If we grant respondent's motion, we would be compelled to set this case for trial, and the parties would have to expend considerable time and effort developing and presenting evidence on the issue of whether Mr. Mathia was bound by the TMP's execution of the Greenwich settlement. Resetting this case for trial would prejudice petitioners, see Stamm Intl. Corp. v. Commissioner , 90 T.C. 315, 321 (1988), who would be forced to prepare for trial and litigate factual issues resolved in the Stipulation, see Korangy v. Commissioner , supra . Such a substantial change in the procedural setting of this case would burden this Court's resources and those of the parties. See id . "▒These unnecessary burdens on the system are unreasonable and unfair from the standpoint of everyone involved.'" Id . (quoting Brooks v. Commissioner , 82 T.C. 413, 430 (1984), affd. without published opinion 772 F.2d 910 (9th Cir. 1985)).

It is reasonable to assume that respondent had or could have had access to his administrative file before he entered into the disputed stipulations and that respondent had or should have had all of the necessary facts to determine whether petitioners were bound by the Greenwich settlement between the TMP and the Commissioner in the Greenwich litigation before he entered into the disputed stipulations. See Tate & Lyle, Inc. & Subs. v. Commissioner , T.C. Memo. 1996-80, revd. on other grounds 87 F.3d 99 (3d Cir. 1996). Respondent has not alleged any exceptional circumstances in this case justifying respondent's sudden change in position and explaining why respondent did not conduct a proper investigation before he executed the Stipulation. Under the circumstances of this case, we believe that justice is best served by holding the parties to the terms of the Stipulation. See id .

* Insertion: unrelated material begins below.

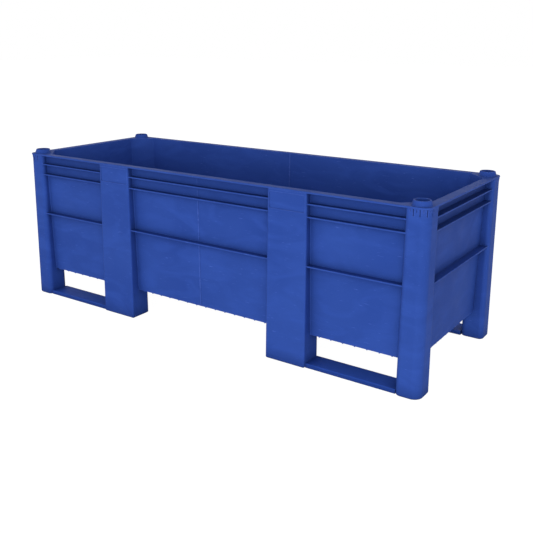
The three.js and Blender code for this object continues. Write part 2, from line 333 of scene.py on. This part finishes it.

Respondent also moves for relief from the referenced stipulations "so that the record is consistent and accurate". However, we do not agree that our denial of relief would lead to an inconsistent or inaccurate result. The only evidence offered by respondent to demonstrate that the disputed stipulations are wrong consists of an undated copy of Form 886-Z, Partners' or S Corporation Shareholders' Shares of Income, bearing the name "Greenwich Associates" and references to taxable years 8212, 8312, and 8412 (48 pages), and a letter dated August 3, 1990, which appears to be a transmittal letter but which does not refer to Form 886-Z. The documents are not authenticated, are not stipulated to by the petitioners, and are not sufficient to establish that the disputed stipulations are erroneous. Moreover, respondent does not allege that the documents are newly discovered or that the documents were not available to him before the Stipulation was executed and the motion to submit the case under Rule 122 was filed.

Because the parties agreed in their joint motion, which we granted, to submit the case under Rule 122, the record in this case is limited to the pleadings and the Stipulation. At this late date, we shall not consider documents outside those submitted with the pleadings or Stipulation. The disputed stipulations are consistent with each other and with the rest of the evidentiary record. The parties entered into the disputed stipulations on their own accord; there is no evidence of any fraud or duress.

Respondent claims that he mistakenly agreed to the disputed stipulations. If respondent erred, however, his mistake was unilateral. Responsibility rested with respondent's counsel to understand the significance of the disputed stipulations and to examine his case thoroughly before agreeing to the disputed stipulations. See Korangy v. Commissioner , supra . We perceive no injustice in holding the parties to the terms of the Stipulation.

For the reasons described, we shall deny respondent's Motion for Relief from Stipulations.

An appropriate order will be issued.